Bereits seit dem 19. Jahrhundert hatten Frauen in Deutschland und in anderen industrialisierten Ländern, Bürgerinnen wie Arbeiterinnen, für ihre Unabhängigkeit und Selbständigkeit beharrlich gestritten und Gleichberechtigung eingefordert. Noch im Jahr 1848 waren bei der Wahl zur Nationalversammlung in der Frankfurter Paulskirche nur besitzende Männer ab 25 Jahren vertreten. Damit herrschten derzeit Zustände wie in der antiken griechischen Demokratie vor über 2000 Jahren, in der das Wahlrecht ebenfalls nur – freien - Männern ab 25 Jahren zustand - Da hat sich lange Zeit nichts getan, wie wir annehmen können :-(
Für Frauen gab es nicht nur kein Wahlrecht, sondern auch kein Recht auf Besitz oder Erwerbstätigkeit und in vielen deutschen Ländern galt für sie bis 1908 gar ein Politikverbot. Den verheirateten bürgerlichen Frauen war ein öffentliches Leben außer Haus quasi untersagt. Viele der aktiven Frauen lebten in Berlin, so auch die Schriftstellerin Hedwig Dohm (1831-1919), die wohl als erste Frau im Deutschen Kaiserreich schließlich proklamierte, dass das Wahlrecht für Frauen eingefordert werde muss.
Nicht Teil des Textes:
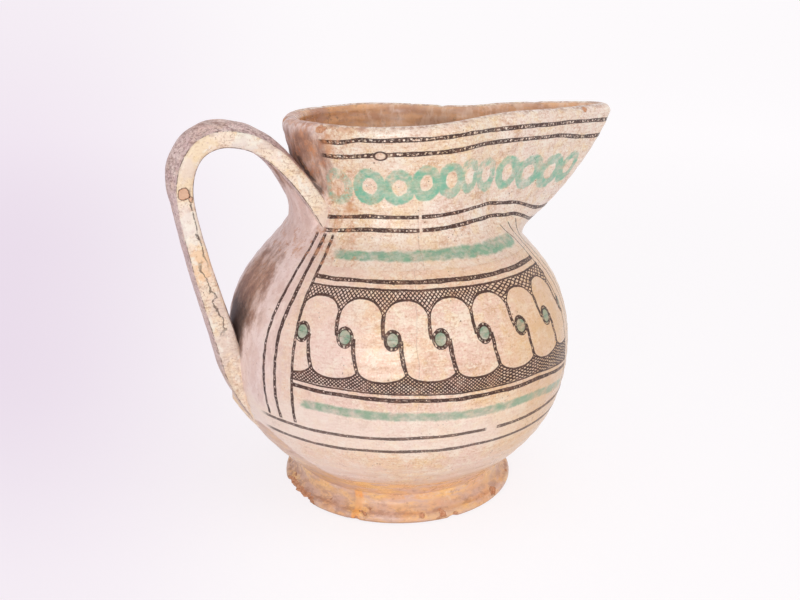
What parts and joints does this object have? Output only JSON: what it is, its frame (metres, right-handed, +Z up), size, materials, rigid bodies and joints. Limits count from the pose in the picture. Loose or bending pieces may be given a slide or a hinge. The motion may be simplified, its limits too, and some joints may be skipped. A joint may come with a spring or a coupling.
{
  "type": "maiolica jug",
  "caption": "Round-bellied tin-glazed earthenware jug with a splayed foot, wide collar, open pinched beak spout and a high looped strap handle.",
  "frame": {"origin": "centre of the foot's flat underside, on the axis of the turned body", "axes": "+Z up along the axis of the body, +X towards the tip of the spout, handle on -X"},
  "size_m": [0.2922, 0.22, 0.2433],
  "materials": {
    "painted_glaze": "worn tin glaze, semi-gloss, painted in dark brown and green",
    "strap_glaze": "worn tin glaze, semi-gloss, unpainted",
    "foot_glaze": "thin amber glaze over bare terracotta"
  },
  "bodies": {
    "root": {"foot": "foot_glaze", "belly": "painted_glaze", "neck": "painted_glaze", "spout": "painted_glaze", "handle": "strap_glaze", "handle_top_luting": "strap_glaze", "handle_foot_luting": "strap_glaze"}
  },
  "joints": []
}
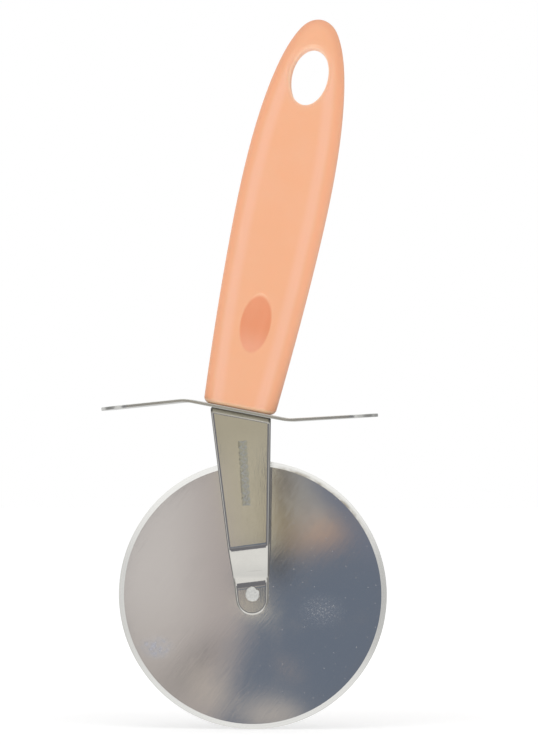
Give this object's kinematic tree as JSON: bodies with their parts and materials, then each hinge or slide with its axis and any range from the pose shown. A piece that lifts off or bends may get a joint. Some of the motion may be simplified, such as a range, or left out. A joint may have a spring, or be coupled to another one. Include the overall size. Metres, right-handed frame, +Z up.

Seit 1872 veröffentlichte sie Streitschriften, mit Forderungen für die bürgerlichen Frauen wie auch für Arbeiterinnen und Landfrauen.
Frauen organisierten sich in Deutschland und international. In dem liberaleren Hamburg gründeten drei Frauen den ersten Verein für Frauen-Stimmrechte mit einer eigenen Vereinszeitung."Die Frauenbewegung", die auch eine monatliche Beilage "Zeitschrift für Frauen-Stimmrecht" herausbrachte. Im März 1911 wurde auf dem ersten Internationalen Frauentag erneut das Wahlrecht für Frauen lautstark eingefordert. Dabei waren Frauen aus Dänemark, Österreich, der Schweiz und den USA. In den folgenden Jahren schlossen sich Frauen aus Frankreich, Schweden, den Niederlanden und Russland an. Es sollten in Deutschland und einigen benachbarten Ländern jedoch weitere 7 Jahre bis vergehen bis es soweit war. In anderen wie Frankreich und der Schweiz dauerte es noch viel länger.